Il giudice d’appello, quindi, ha respinto le domande relative allo spoglio, riformando la sentenza anche con riguardo alla risoluzione del contratto di locazione, nonchè condannando gli appellanti alla rifusione delle spese legali (compensate tra gli altri) soltanto a favore del conduttore.
Avverso detta decisione proponeva ricorso per cassazione il comproprietario locatore, rilevando che, a differenza da quanto ritenuto dal giudice d’appello, lo spoglio non richiede la totale privazione del possesso, bastando per la sua esistenza anche una parziale privazione dello stesso o del compossesso, che ne renda meno comodo l’esercizio.
Decisione. La Suprema Corte ha respinto il ricorso, rigettando questo motivo di gravame, ritenendo assorbiti gli altri motivi ed affermando, in particolare, che correttamente il giudice di merito aveva escluso la sussistenza degli estremi dello spoglio nel comportamento del compossessore-locatore (che aveva locato a terzi l’immobile rientrante nella comunione ereditaria), non avendo questi violato, né alterato (senza il consenso e in pregiudizio degli altri comproprietari), lo stato di fatto e la destinazione del bene comune, impedendo o restringendo così il godimento di esso da parte degli altri compossessori (senza, quindi, evidenziare un suo possesso esclusivo “animo domini” su tutta la cosa, incompatibile con il permanere del possesso altrui).

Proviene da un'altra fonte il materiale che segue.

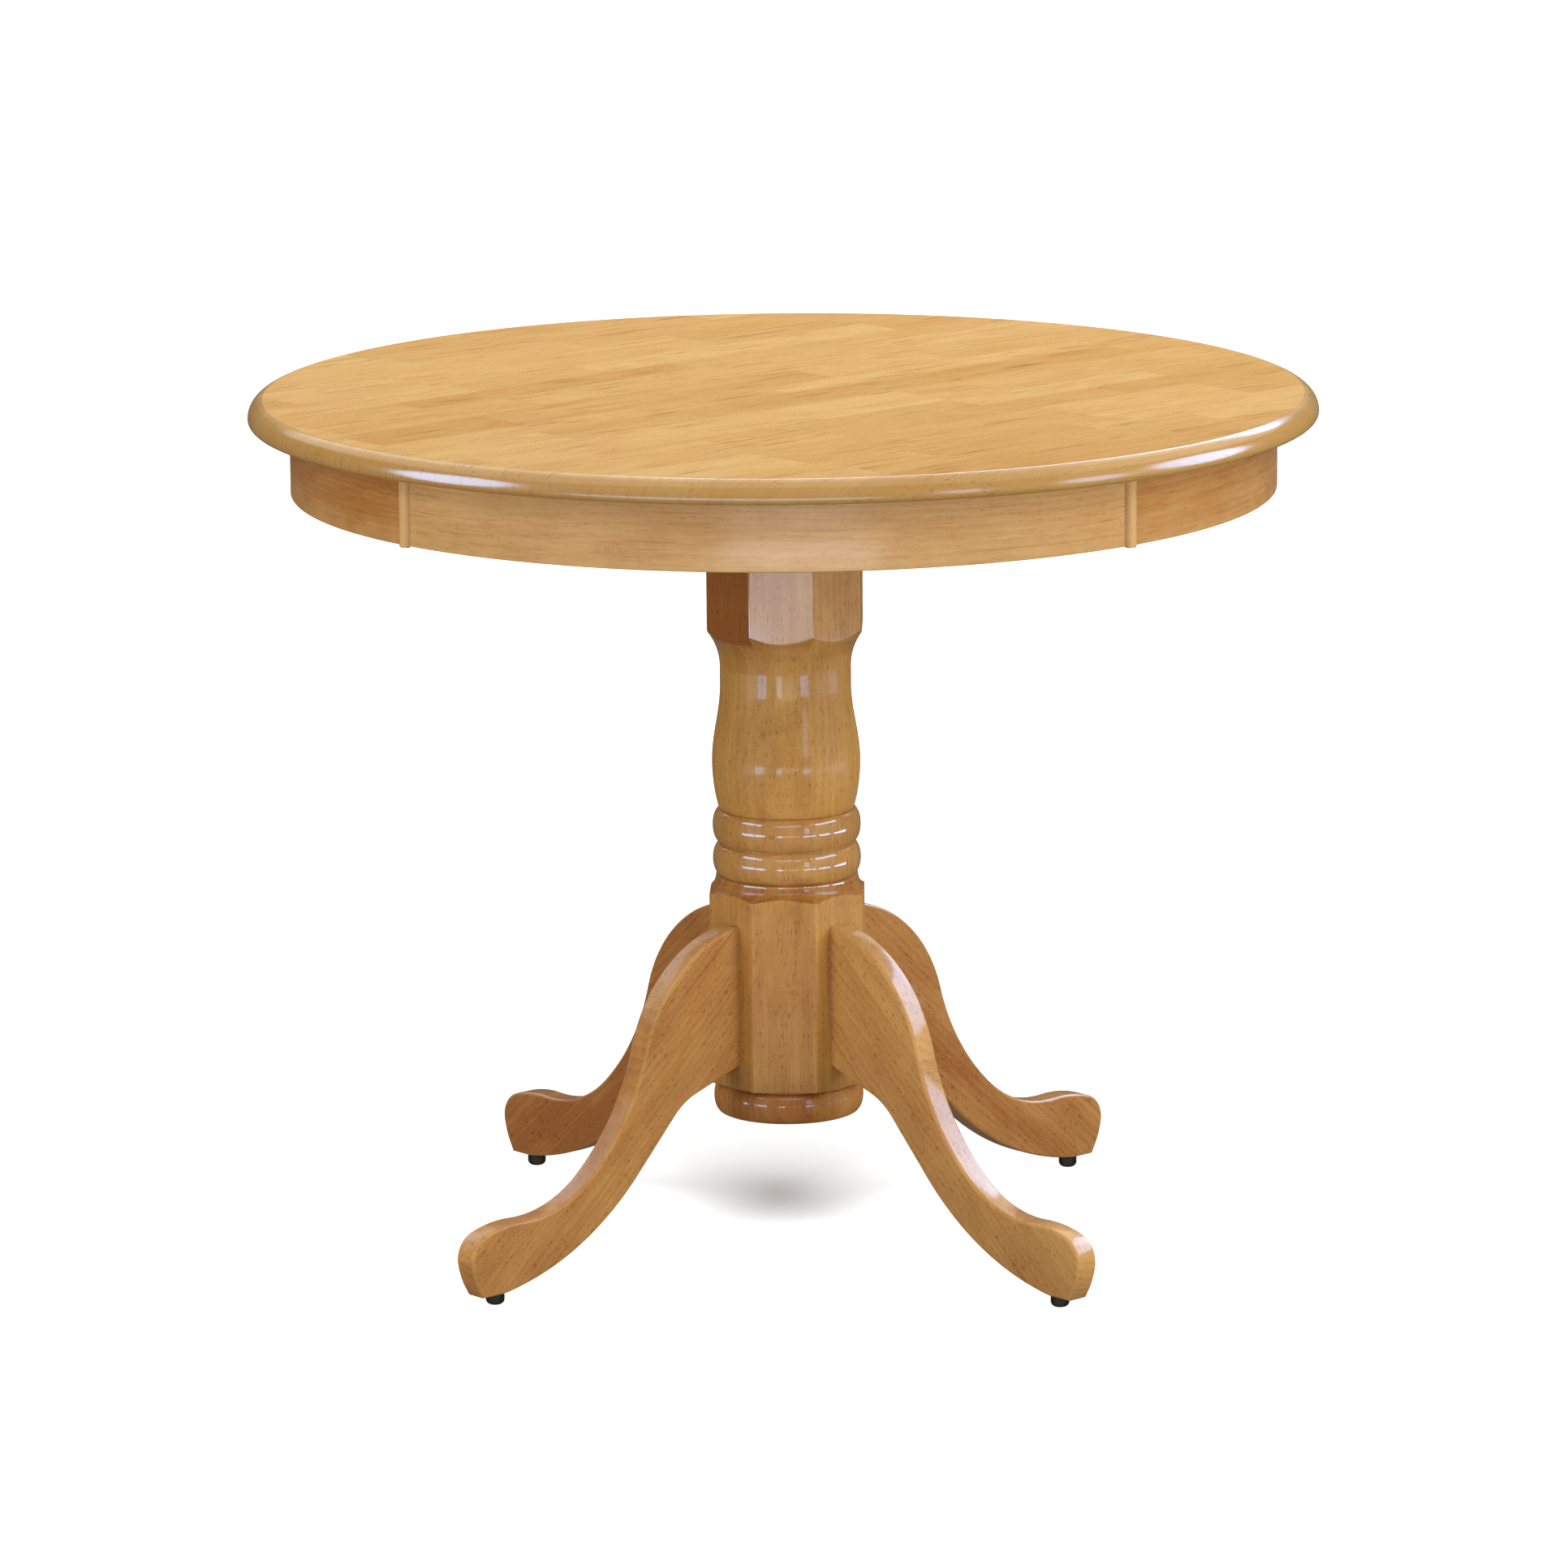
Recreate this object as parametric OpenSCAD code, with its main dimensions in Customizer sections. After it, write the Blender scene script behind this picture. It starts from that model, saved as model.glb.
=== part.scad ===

Sulla base di queste premesse, quindi, il giudice di legittimità, respingendo la domanda dei compossessori, ha espresso il seguente principio: “Ricorre l’ipotesi dello spoglio quando l’atto compiuto dal compossessore abbia travalicato i limiti del compossesso (impedendo o rendendo più gravoso l’uso paritario della res agli altri compossessori) ovvero abbia comportato l’apprensione esclusiva del bene, con mutamento dell’originario compossesso in possesso esclusivo, mentre le doglianze degli altri attori-compossessori potranno eventualmente essere oggetto di altro giudizio in ordine all’amministrazione del bene comune e al connesso rendiconto”. In tal senso cfr. anche Cass. n. 25646/2008 riguardante una fattispecie uguale.